The second key point is that anyone who is worth something in a high paying industry has mastery.

Perhaps I should add a caveat here that I am not a person who is making $100k a year, nor am I a person who is a master programmer. In fact, I’m just a highly opinionated rookie programmer. What I have experienced is the difference between how we think the programming journey will go and how the programming journey actually goes.

Credits Jefferson Santos, taken from Unsplash.com

We can think programming is going to be this valiant problem solving journey where we have epiphany after epiphany. And finally, in some ‘I-was-born-to-be-a-programmer’ manner figure everything out in the middle of a major assessment/project.

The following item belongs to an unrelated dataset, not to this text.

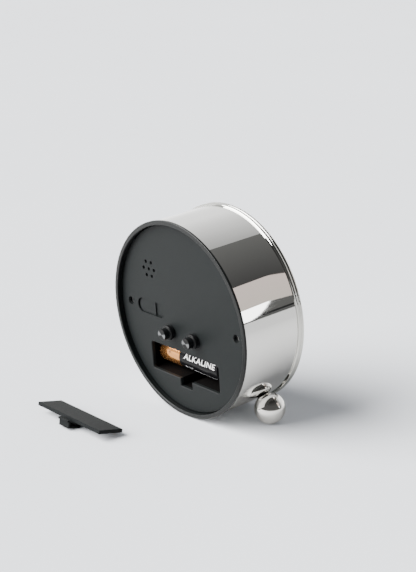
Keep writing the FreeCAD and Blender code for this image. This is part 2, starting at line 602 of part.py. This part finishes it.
# ---------------------------------------------------------------- battery cover, lying loose
lid = box((0, LID_LEN), (0, LID_WIDE), (-LID_T, 0))
lid = lid.makeFillet(0.35, [e for e in lid.Edges if e.BoundBox.ZMin > -0.01])
hooks = []
for hook_x in (6.0, 45.3):
    hooks.append(box((hook_x, hook_x + 4), (0.3, 1.6), (-3.69, -LID_T + 0.3)))
    hooks.append(box((hook_x, hook_x + 4), (-1.2, 1.6), (-3.69, -2.6)))
mid = LID_LEN / 2
latch = box((mid - 4.2, mid + 4.2), (9.6, 10.6), (-4.8, -LID_T + 0.3))
bend = box((mid - 4.2, mid + 4.2), (9.6, 17.2), (-5.67, -4.7))
outer_leg = box((mid - 4.2, mid + 4.2), (16.2, 17.2), (-5.67, -1.3))
ledge = box((mid - 4.2, mid + 4.2), (16.2, 18.2), (-2.3, -1.3))
lid = fused([lid, latch, bend, outer_leg, ledge] + hooks)
lid.rotate(V(0, 0, 0), V(1, 0, 0), LID_TILT)
lid.translate(V(LID_X, LID_Y, LID_TOP))
lid.translate(V(0, 0, -lid.BoundBox.ZMin))
keep("battery_cover", lid, leaned=False)
print(len(PARTS), "parts written")
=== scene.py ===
import math

import bmesh
import bpy
from mathutils import Matrix, Vector


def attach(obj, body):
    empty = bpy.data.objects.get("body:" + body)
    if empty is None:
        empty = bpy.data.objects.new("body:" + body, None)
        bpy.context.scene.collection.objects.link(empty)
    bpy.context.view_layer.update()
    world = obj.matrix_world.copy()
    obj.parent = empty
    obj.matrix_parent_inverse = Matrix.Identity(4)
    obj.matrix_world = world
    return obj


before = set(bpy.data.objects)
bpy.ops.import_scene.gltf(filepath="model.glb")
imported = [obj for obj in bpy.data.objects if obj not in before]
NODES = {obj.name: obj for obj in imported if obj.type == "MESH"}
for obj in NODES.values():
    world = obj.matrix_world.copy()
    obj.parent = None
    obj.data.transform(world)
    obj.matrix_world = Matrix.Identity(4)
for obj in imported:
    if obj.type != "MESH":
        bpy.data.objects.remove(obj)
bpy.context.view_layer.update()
scene = bpy.context.scene

MM = 0.001
LEAN = math.radians(5.0)
LIFT = 54.0 * math.cos(LEAN)
PRINT_GAP = 0.03
CASE = Matrix.Translation((0, 0, LIFT * MM)) @ Matrix.Rotation(-LEAN, 4, "X")


# ------------------------------------------------------------------ materials
def material(name):
    """A new node material and its main shader."""
    mat = bpy.data.materials.new(name)
    mat.use_nodes = True
    shader = mat.node_tree.nodes["Principled BSDF"]
    return mat, shader


def node(mat, kind, **values):
    """Adds a shader node, setting inputs by name."""
    made = mat.node_tree.nodes.new(kind)
    for key, value in values.items():
        made.inputs[key.replace("_", " ")].default_value = value
    return made


def link(mat, a, b):
    mat.node_tree.links.new(a, b)


def noise(mat, scale, detail=3.0, rough=0.55):
    """Noise in object space, scale in features per metre."""
    where = node(mat, "ShaderNodeTexCoord")
    made = node(mat, "ShaderNodeTexNoise", Scale=scale, Detail=detail, Roughness=rough)
    link(mat, where.outputs["Object"], made.inputs["Vector"])
    return made.outputs["Fac"]


def span(mat, source, low, high, start=0.3, end=0.7):
    """Maps a source from start..end to low..high."""
    made = node(mat, "ShaderNodeMapRange")
    made.inputs["From Min"].default_value = start
    made.inputs["From Max"].default_value = end
    made.inputs["To Min"].default_value = low
    made.inputs["To Max"].default_value = high
    link(mat, source, made.inputs["Value"])
    return made.outputs["Result"]


def tint(mat, source, dark, light, start=0.3, end=0.7):
    """Colour ramp between two colours."""
    ramp = node(mat, "ShaderNodeValToRGB")
    ramp.color_ramp.elements[0].position = start
    ramp.color_ramp.elements[1].position = end
    ramp.color_ramp.elements[0].color = (*dark, 1)
    ramp.color_ramp.elements[1].color = (*light, 1)
    link(mat, source, ramp.inputs["Fac"])
    return ramp.outputs["Color"]


def bumped(mat, shader, source, strength, depth):
    """Fine relief from a source value."""
    bump = node(mat, "ShaderNodeBump", Strength=strength, Distance=depth)
    link(mat, source, bump.inputs["Height"])
    link(mat, bump.outputs["Normal"], shader.inputs["Normal"])


def scaled(colour, k):
    """A colour made lighter or darker, never past white."""
    return tuple(min(1.0, c * k) for c in colour)


def plastic(name, colour, rough, grain=2600.0, depth=0.00004, spread=0.12, gloss=0.5):
    """Moulded plastic with a fine spark-eroded grain and slight cloudiness."""
    mat, shader = material(name)
    broad = noise(mat, 45.0, 4.0)
    cloudy = tint(mat, broad, scaled(colour, 1 - spread), scaled(colour, 1 + spread))
    link(mat, cloudy, shader.inputs["Base Color"])
    fine = noise(mat, grain, 2.0)
    link(mat, span(mat, fine, rough * 0.9, min(1.0, rough * 1.12)), shader.inputs["Roughness"])
    bumped(mat, shader, fine, 0.35, depth)
    shader.inputs["Specular IOR Level"].default_value = gloss
    return mat


def metal(name, colour, rough, streak=900.0, depth=0.00001, spread=0.05):
    """Bare or plated metal with faint handling marks in its gloss."""
    mat, shader = material(name)
    shader.inputs["Metallic"].default_value = 1.0
    broad = noise(mat, 60.0, 5.0)
    cloudy = tint(mat, broad, scaled(colour, 1 - spread), scaled(colour, 1 + spread / 2))
    link(mat, cloudy, shader.inputs["Base Color"])
    fine = noise(mat, streak, 3.0)
    link(mat, span(mat, fine, rough * 0.8, rough * 1.3), shader.inputs["Roughness"])
    if depth:
        bumped(mat, shader, fine, 0.15, depth)
    return mat


def paint(name, mat):
    """Gives a CAD node its material."""
    shape = NODES[name]
    if not shape.material_slots:
        shape.data.materials.append(mat)
    for place in shape.material_slots:
        place.material = mat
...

The programming journey looks more like a long night of trying to fix one problem only to find out there are three other difficult problems that are connected to that one problem. The start of the programming journey looks a lot more like feeling like you know absolutely nothing for a long time, being afraid to even mention what you think you know because some expert programmer will tell you about how you’re wrong and how it works and then naturally he/she will eat you (because programmers are secretly cannibalistic). Programming, especially in a social context, can become emotionally taxing.

credits JEshoots.com, taken from Unsplash.com

To use an analogy: The programming journey can feel a lot like finally building up the courage to ask a high school girl to a dance and she cold hard rejects you and having to pick up the pieces afterward (it’s cool Raven, I’m over it). Sometimes a step forward feels like a step backwards.

Many time when you reach a new level of understanding, you find out how little you really know.

You want to switch careers? That works. You have your personal reasons why? I get that. I just don’t want you to be frustrated later because you have a picture of programming that everything you touch will be the next PayPal or Facebook. Even if you’re more realistic, I would like to let you know that sometimes your life will be one of looking at a computer screen until you have a headache because you don’t understand something. Your experiences may help or hinder your journey — you won’t know until you are trying it out. What matters though, is that you have the right mindset : a) employers are not dumb and b) programmers are not dumb. Or we can say it this way:

a) Programming is worth the money people pay for it and b) those who make it are the ones who have mastered their craft

Still interested in programming? I’m excited for you! It will be challenging but worth it. Remember to look for a program that provides what you need not what you want. The following questions may help before signing up:

  1. Is this what I really want or am I just fed up with what I have?
  2. Does this promise quick results or does it show me the difficulties I will face as well?
  3. Would I have the skills to set me apart from those who have more experience?
  4. Will this program enable me to master skills or simply replicate what the instructors do?
  5. Will I get enough help when I’m struggling?
  6. Will I have enough time before deciding to see if programming is really for me or am I committing to everything upfront?

There are more questions, but these are sufficient to guide the beginning.

If you are looking for a place to start. I would recommend checking out Launch School.

I’m not going to do a whole promo for them, but I will say this: if you want to master programming, they’re the people. Starting your journey there will make you a better… person. Oh, and they have a really cool software development program that you may like.

Credits Emile Perron, taken from Unsplash.com

I wish you well and I hope your journey really is “why (your previous job) makes you the perfect programmer.” Instead of “why you started programming and ran back to (your previous job).”